◆ What you will do:
Quote the whole listing word for word, please.
+ + + + +
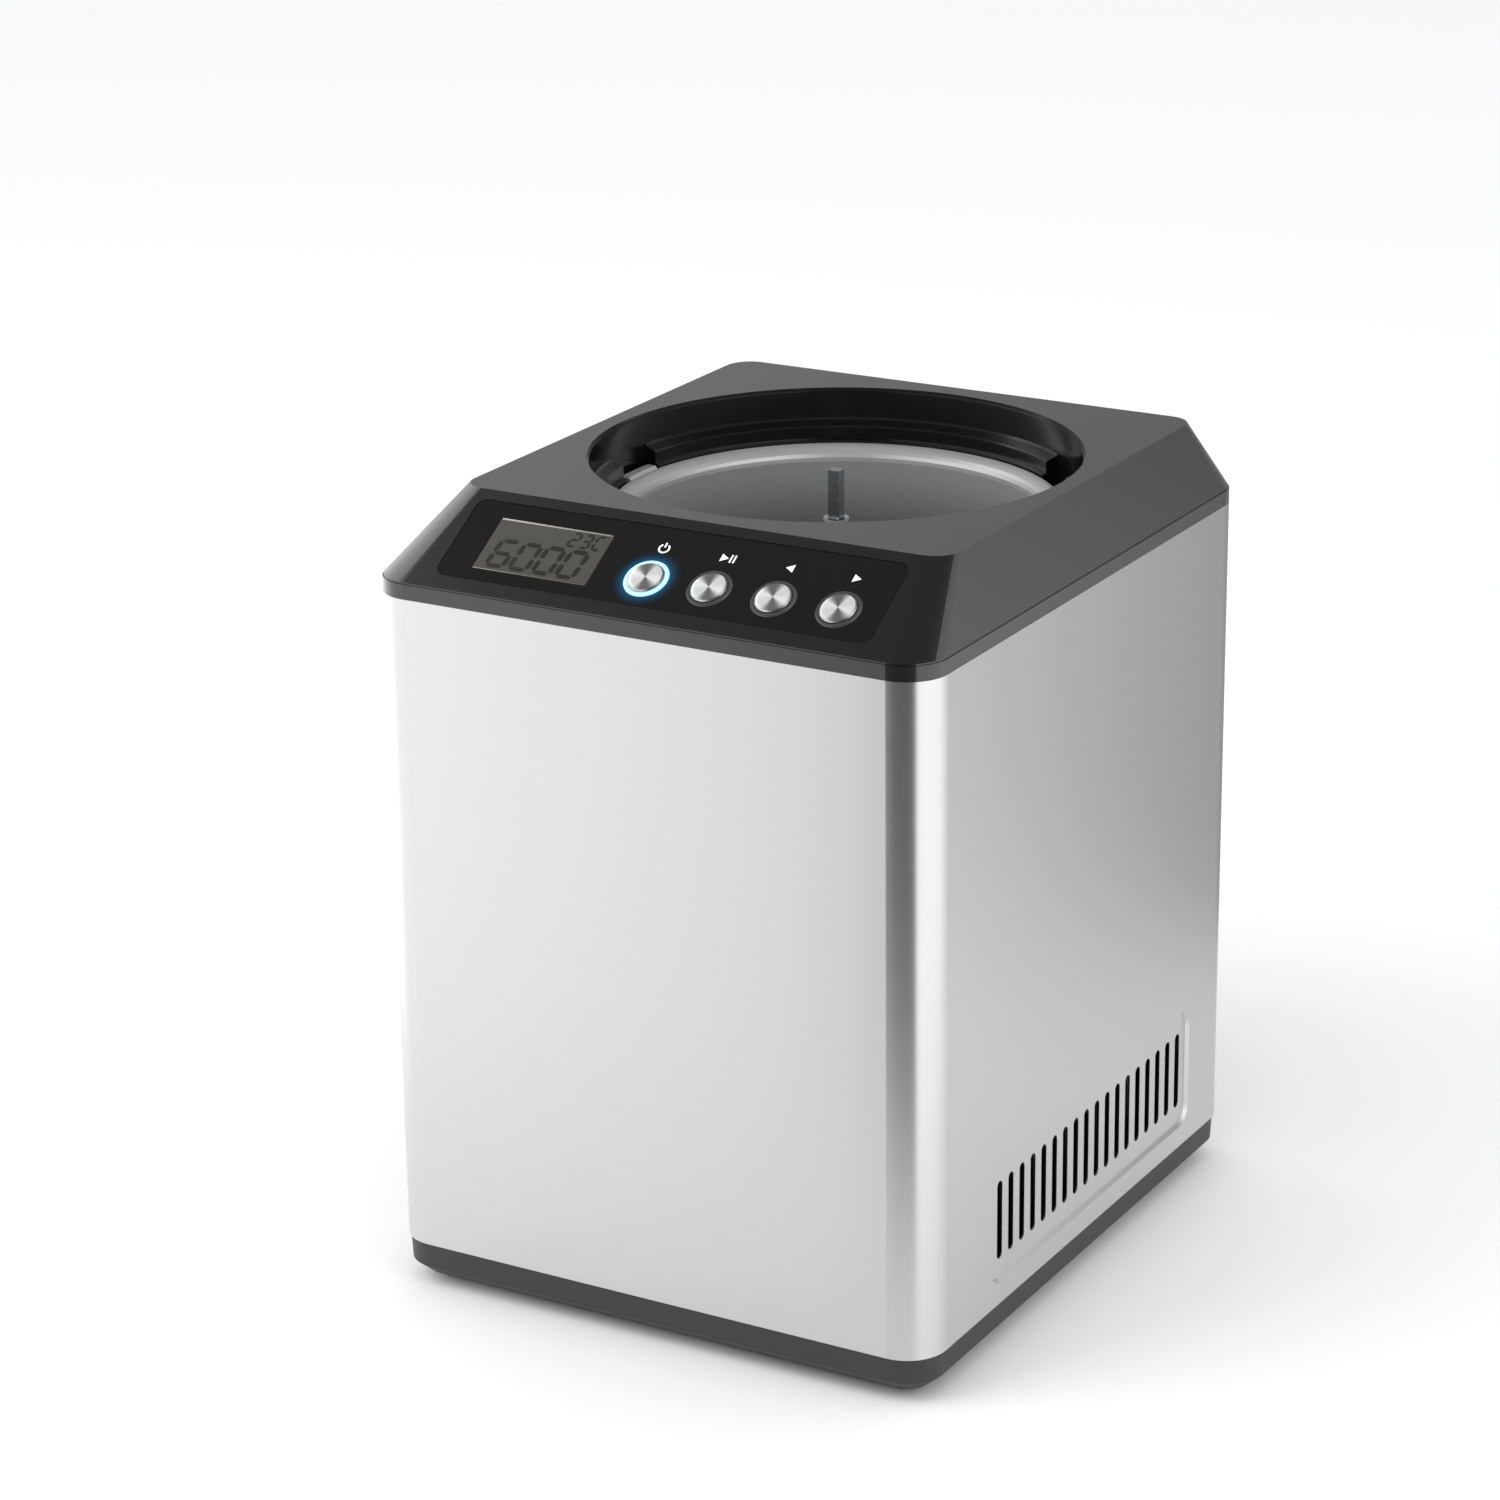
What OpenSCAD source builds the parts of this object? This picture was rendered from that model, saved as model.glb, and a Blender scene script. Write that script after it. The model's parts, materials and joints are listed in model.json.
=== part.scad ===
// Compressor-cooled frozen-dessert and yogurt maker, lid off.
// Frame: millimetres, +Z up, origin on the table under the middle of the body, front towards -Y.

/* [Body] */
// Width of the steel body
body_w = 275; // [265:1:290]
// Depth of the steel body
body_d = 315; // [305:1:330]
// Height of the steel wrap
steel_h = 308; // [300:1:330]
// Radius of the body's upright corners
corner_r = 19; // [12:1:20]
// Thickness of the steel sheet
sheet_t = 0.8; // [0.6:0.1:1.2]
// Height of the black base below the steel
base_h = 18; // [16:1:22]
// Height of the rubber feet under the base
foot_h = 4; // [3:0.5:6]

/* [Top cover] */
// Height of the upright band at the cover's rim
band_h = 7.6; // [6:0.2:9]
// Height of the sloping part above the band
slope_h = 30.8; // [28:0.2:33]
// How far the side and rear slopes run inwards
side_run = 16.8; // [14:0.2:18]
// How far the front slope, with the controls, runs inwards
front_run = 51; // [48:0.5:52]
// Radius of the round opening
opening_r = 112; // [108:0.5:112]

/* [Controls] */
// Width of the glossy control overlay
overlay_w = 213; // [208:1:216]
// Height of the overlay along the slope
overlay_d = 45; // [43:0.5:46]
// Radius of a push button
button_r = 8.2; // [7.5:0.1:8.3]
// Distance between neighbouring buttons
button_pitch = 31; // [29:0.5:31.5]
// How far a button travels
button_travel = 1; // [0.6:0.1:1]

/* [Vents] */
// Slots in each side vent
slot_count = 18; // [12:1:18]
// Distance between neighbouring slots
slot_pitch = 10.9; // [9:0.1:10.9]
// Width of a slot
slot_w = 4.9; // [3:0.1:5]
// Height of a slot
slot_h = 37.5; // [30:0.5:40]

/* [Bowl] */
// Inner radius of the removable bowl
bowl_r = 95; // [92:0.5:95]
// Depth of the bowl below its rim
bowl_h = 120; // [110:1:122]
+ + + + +
◆ Reply:
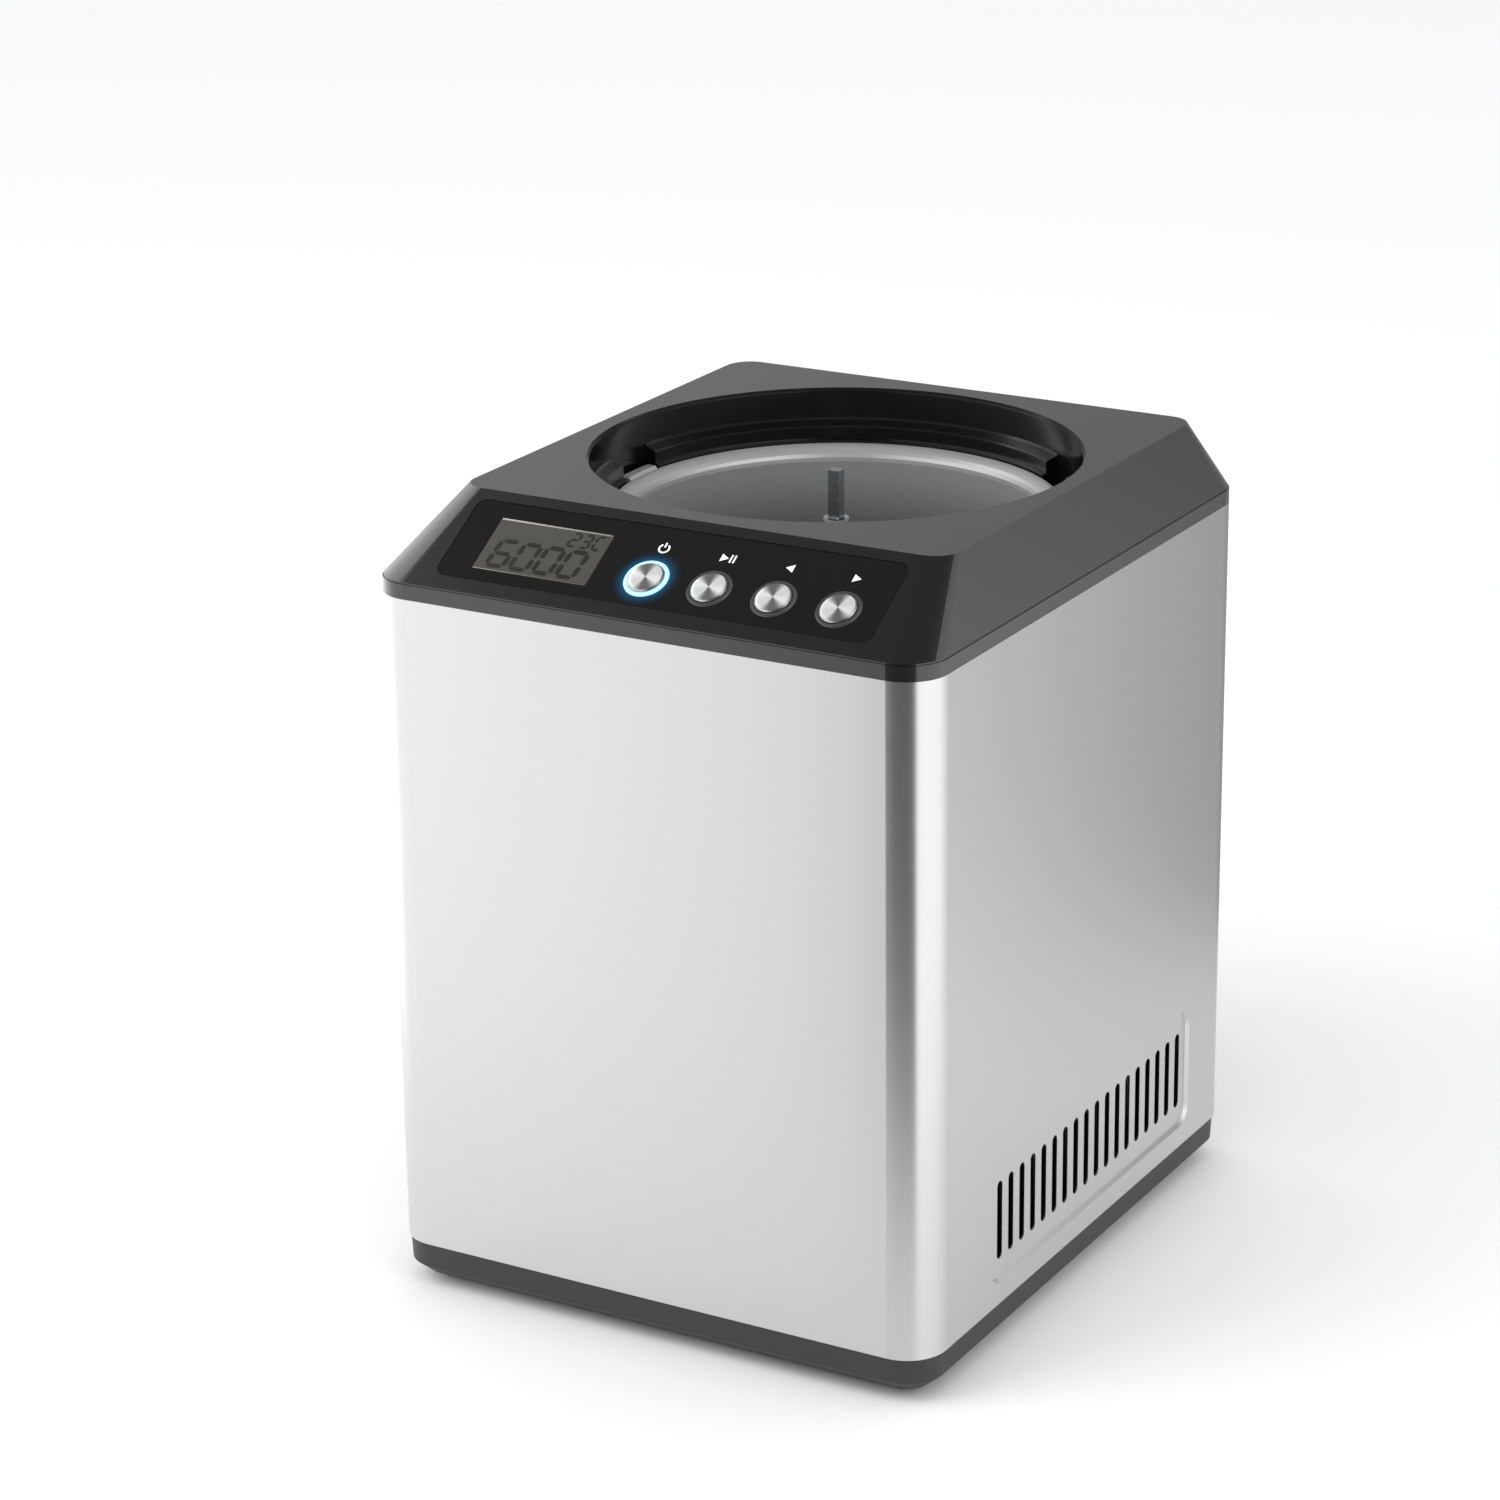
What OpenSCAD source builds the parts of this object? This picture was rendered from that model, saved as model.glb, and a Blender scene script. Write that script after it. The model's parts, materials and joints are listed in model.json.
=== part.scad ===
// Compressor-cooled frozen-dessert and yogurt maker, lid off.
// Frame: millimetres, +Z up, origin on the table under the middle of the body, front towards -Y.

/* [Body] */
// Width of the steel body
body_w = 275; // [265:1:290]
// Depth of the steel body
body_d = 315; // [305:1:330]
// Height of the steel wrap
steel_h = 308; // [300:1:330]
// Radius of the body's upright corners
corner_r = 19; // [12:1:20]
// Thickness of the steel sheet
sheet_t = 0.8; // [0.6:0.1:1.2]
// Height of the black base below the steel
base_h = 18; // [16:1:22]
// Height of the rubber feet under the base
foot_h = 4; // [3:0.5:6]

/* [Top cover] */
// Height of the upright band at the cover's rim
band_h = 7.6; // [6:0.2:9]
// Height of the sloping part above the band
slope_h = 30.8; // [28:0.2:33]
// How far the side and rear slopes run inwards
side_run = 16.8; // [14:0.2:18]
// How far the front slope, with the controls, runs inwards
front_run = 51; // [48:0.5:52]
// Radius of the round opening
opening_r = 112; // [108:0.5:112]

/* [Controls] */
// Width of the glossy control overlay
overlay_w = 213; // [208:1:216]
// Height of the overlay along the slope
overlay_d = 45; // [43:0.5:46]
// Radius of a push button
button_r = 8.2; // [7.5:0.1:8.3]
// Distance between neighbouring buttons
button_pitch = 31; // [29:0.5:31.5]
// How far a button travels
button_travel = 1; // [0.6:0.1:1]

/* [Vents] */
// Slots in each side vent
slot_count = 18; // [12:1:18]
// Distance between neighbouring slots
slot_pitch = 10.9; // [9:0.1:10.9]
// Width of a slot
slot_w = 4.9; // [3:0.1:5]
// Height of a slot
slot_h = 37.5; // [30:0.5:40]

/* [Bowl] */
// Inner radius of the removable bowl
bowl_r = 95; // [92:0.5:95]
// Depth of the bowl below its rim
bowl_h = 120; // [110:1:122]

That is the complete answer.